Reproduce all of the listing below without alteration.

**GIVEN DATA:**
···

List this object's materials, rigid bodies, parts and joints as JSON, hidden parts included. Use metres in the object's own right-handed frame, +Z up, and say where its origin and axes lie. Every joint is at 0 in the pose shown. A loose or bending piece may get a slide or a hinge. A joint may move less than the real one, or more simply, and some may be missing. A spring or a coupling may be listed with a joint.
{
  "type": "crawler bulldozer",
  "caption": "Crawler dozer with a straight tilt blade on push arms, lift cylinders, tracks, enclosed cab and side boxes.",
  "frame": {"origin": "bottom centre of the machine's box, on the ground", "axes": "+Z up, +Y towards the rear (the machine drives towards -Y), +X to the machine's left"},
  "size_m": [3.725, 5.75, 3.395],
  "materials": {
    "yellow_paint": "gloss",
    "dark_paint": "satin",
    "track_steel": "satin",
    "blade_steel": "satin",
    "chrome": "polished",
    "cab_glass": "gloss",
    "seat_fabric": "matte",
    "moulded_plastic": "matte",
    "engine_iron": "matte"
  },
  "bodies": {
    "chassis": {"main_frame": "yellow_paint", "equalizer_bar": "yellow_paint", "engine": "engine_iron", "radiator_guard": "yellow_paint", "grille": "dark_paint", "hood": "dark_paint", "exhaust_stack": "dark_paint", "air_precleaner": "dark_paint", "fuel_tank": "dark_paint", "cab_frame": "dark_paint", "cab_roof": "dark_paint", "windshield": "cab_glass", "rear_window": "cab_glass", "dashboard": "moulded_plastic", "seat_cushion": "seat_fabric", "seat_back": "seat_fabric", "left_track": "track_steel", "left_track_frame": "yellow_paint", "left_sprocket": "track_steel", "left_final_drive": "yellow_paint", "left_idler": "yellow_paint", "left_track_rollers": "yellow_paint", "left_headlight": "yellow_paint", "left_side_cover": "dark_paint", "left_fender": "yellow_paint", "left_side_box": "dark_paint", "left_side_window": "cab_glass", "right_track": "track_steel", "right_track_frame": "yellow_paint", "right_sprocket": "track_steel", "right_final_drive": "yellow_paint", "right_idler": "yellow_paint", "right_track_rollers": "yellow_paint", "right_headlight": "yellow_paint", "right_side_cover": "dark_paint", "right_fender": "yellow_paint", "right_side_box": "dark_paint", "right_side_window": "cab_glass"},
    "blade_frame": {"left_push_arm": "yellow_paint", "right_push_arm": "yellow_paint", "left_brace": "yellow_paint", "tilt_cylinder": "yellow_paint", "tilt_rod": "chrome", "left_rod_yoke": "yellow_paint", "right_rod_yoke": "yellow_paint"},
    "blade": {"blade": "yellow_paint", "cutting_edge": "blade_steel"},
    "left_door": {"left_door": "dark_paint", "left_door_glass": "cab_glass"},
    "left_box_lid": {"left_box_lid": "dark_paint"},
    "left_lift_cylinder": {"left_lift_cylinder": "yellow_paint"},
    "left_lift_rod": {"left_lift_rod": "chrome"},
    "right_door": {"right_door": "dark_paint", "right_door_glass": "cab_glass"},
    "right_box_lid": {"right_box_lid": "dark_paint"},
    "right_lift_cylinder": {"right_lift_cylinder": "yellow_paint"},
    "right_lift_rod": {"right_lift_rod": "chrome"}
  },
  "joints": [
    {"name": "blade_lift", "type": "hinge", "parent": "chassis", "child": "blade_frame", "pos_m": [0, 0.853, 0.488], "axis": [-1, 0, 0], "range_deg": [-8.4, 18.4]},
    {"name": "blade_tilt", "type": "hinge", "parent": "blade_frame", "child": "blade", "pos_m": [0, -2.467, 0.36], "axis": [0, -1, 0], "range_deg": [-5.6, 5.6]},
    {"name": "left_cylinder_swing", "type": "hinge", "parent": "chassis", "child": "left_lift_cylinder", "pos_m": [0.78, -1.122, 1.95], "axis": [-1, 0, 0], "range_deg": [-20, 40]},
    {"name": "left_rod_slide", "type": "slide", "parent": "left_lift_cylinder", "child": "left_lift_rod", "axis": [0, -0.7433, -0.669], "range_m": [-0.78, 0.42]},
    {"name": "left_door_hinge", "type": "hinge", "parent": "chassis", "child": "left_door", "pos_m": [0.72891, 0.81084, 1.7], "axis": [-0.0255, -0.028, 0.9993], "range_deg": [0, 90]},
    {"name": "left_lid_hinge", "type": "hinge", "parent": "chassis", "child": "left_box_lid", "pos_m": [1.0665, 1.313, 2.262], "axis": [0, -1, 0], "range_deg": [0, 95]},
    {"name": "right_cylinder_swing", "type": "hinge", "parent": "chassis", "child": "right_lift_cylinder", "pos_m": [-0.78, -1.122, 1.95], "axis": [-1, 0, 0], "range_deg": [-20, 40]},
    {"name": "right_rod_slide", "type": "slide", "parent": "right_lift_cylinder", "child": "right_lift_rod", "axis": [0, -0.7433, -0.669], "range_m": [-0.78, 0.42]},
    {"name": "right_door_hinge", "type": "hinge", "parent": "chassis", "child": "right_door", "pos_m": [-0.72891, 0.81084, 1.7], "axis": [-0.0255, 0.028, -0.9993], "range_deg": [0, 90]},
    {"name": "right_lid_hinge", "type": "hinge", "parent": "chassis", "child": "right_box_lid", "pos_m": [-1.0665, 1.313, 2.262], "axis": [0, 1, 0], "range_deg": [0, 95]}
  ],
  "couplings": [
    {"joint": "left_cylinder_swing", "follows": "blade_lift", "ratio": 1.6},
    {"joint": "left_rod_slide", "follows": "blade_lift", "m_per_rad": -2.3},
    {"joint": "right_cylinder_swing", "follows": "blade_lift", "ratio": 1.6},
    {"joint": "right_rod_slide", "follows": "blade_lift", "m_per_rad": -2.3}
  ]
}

···

**EXERCISE ANSWER:**
List this object's materials, rigid bodies, parts and joints as JSON, hidden parts included. Use metres in the object's own right-handed frame, +Z up, and say where its origin and axes lie. Every joint is at 0 in the pose shown. A loose or bending piece may get a slide or a hinge. A joint may move less than the real one, or more simply, and some may be missing. A spring or a coupling may be listed with a joint.
{
  "type": "crawler bulldozer",
  "caption": "Crawler dozer with a straight tilt blade on push arms, lift cylinders, tracks, enclosed cab and side boxes.",
  "frame": {"origin": "bottom centre of the machine's box, on the ground", "axes": "+Z up, +Y towards the rear (the machine drives towards -Y), +X to the machine's left"},
  "size_m": [3.725, 5.75, 3.395],
  "materials": {
    "yellow_paint": "gloss",
    "dark_paint": "satin",
    "track_steel": "satin",
    "blade_steel": "satin",
    "chrome": "polished",
    "cab_glass": "gloss",
    "seat_fabric": "matte",
    "moulded_plastic": "matte",
    "engine_iron": "matte"
  },
  "bodies": {
    "chassis": {"main_frame": "yellow_paint", "equalizer_bar": "yellow_paint", "engine": "engine_iron", "radiator_guard": "yellow_paint", "grille": "dark_paint", "hood": "dark_paint", "exhaust_stack": "dark_paint", "air_precleaner": "dark_paint", "fuel_tank": "dark_paint", "cab_frame": "dark_paint", "cab_roof": "dark_paint", "windshield": "cab_glass", "rear_window": "cab_glass", "dashboard": "moulded_plastic", "seat_cushion": "seat_fabric", "seat_back": "seat_fabric", "left_track": "track_steel", "left_track_frame": "yellow_paint", "left_sprocket": "track_steel", "left_final_drive": "yellow_paint", "left_idler": "yellow_paint", "left_track_rollers": "yellow_paint", "left_headlight": "yellow_paint", "left_side_cover": "dark_paint", "left_fender": "yellow_paint", "left_side_box": "dark_paint", "left_side_window": "cab_glass", "right_track": "track_steel", "right_track_frame": "yellow_paint", "right_sprocket": "track_steel", "right_final_drive": "yellow_paint", "right_idler": "yellow_paint", "right_track_rollers": "yellow_paint", "right_headlight": "yellow_paint", "right_side_cover": "dark_paint", "right_fender": "yellow_paint", "right_side_box": "dark_paint", "right_side_window": "cab_glass"},
    "blade_frame": {"left_push_arm": "yellow_paint", "right_push_arm": "yellow_paint", "left_brace": "yellow_paint", "tilt_cylinder": "yellow_paint", "tilt_rod": "chrome", "left_rod_yoke": "yellow_paint", "right_rod_yoke": "yellow_paint"},
    "blade": {"blade": "yellow_paint", "cutting_edge": "blade_steel"},
    "left_door": {"left_door": "dark_paint", "left_door_glass": "cab_glass"},
    "left_box_lid": {"left_box_lid": "dark_paint"},
    "left_lift_cylinder": {"left_lift_cylinder": "yellow_paint"},
    "left_lift_rod": {"left_lift_rod": "chrome"},
    "right_door": {"right_door": "dark_paint", "right_door_glass": "cab_glass"},
    "right_box_lid": {"right_box_lid": "dark_paint"},
    "right_lift_cylinder": {"right_lift_cylinder": "yellow_paint"},
    "right_lift_rod": {"right_lift_rod": "chrome"}
  },
  "joints": [
    {"name": "blade_lift", "type": "hinge", "parent": "chassis", "child": "blade_frame", "pos_m": [0, 0.853, 0.488], "axis": [-1, 0, 0], "range_deg": [-8.4, 18.4]},
    {"name": "blade_tilt", "type": "hinge", "parent": "blade_frame", "child": "blade", "pos_m": [0, -2.467, 0.36], "axis": [0, -1, 0], "range_deg": [-5.6, 5.6]},
    {"name": "left_cylinder_swing", "type": "hinge", "parent": "chassis", "child": "left_lift_cylinder", "pos_m": [0.78, -1.122, 1.95], "axis": [-1, 0, 0], "range_deg": [-20, 40]},
    {"name": "left_rod_slide", "type": "slide", "parent": "left_lift_cylinder", "child": "left_lift_rod", "axis": [0, -0.7433, -0.669], "range_m": [-0.78, 0.42]},
    {"name": "left_door_hinge", "type": "hinge", "parent": "chassis", "child": "left_door", "pos_m": [0.72891, 0.81084, 1.7], "axis": [-0.0255, -0.028, 0.9993], "range_deg": [0, 90]},
    {"name": "left_lid_hinge", "type": "hinge", "parent": "chassis", "child": "left_box_lid", "pos_m": [1.0665, 1.313, 2.262], "axis": [0, -1, 0], "range_deg": [0, 95]},
    {"name": "right_cylinder_swing", "type": "hinge", "parent": "chassis", "child": "right_lift_cylinder", "pos_m": [-0.78, -1.122, 1.95], "axis": [-1, 0, 0], "range_deg": [-20, 40]},
    {"name": "right_rod_slide", "type": "slide", "parent": "right_lift_cylinder", "child": "right_lift_rod", "axis": [0, -0.7433, -0.669], "range_m": [-0.78, 0.42]},
    {"name": "right_door_hinge", "type": "hinge", "parent": "chassis", "child": "right_door", "pos_m": [-0.72891, 0.81084, 1.7], "axis": [-0.0255, 0.028, -0.9993], "range_deg": [0, 90]},
    {"name": "right_lid_hinge", "type": "hinge", "parent": "chassis", "child": "right_box_lid", "pos_m": [-1.0665, 1.313, 2.262], "axis": [0, 1, 0], "range_deg": [0, 95]}
  ],
  "couplings": [
    {"joint": "left_cylinder_swing", "follows": "blade_lift", "ratio": 1.6},
    {"joint": "left_rod_slide", "follows": "blade_lift", "m_per_rad": -2.3},
    {"joint": "right_cylinder_swing", "follows": "blade_lift", "ratio": 1.6},
    {"joint": "right_rod_slide", "follows": "blade_lift", "m_per_rad": -2.3}
  ]
}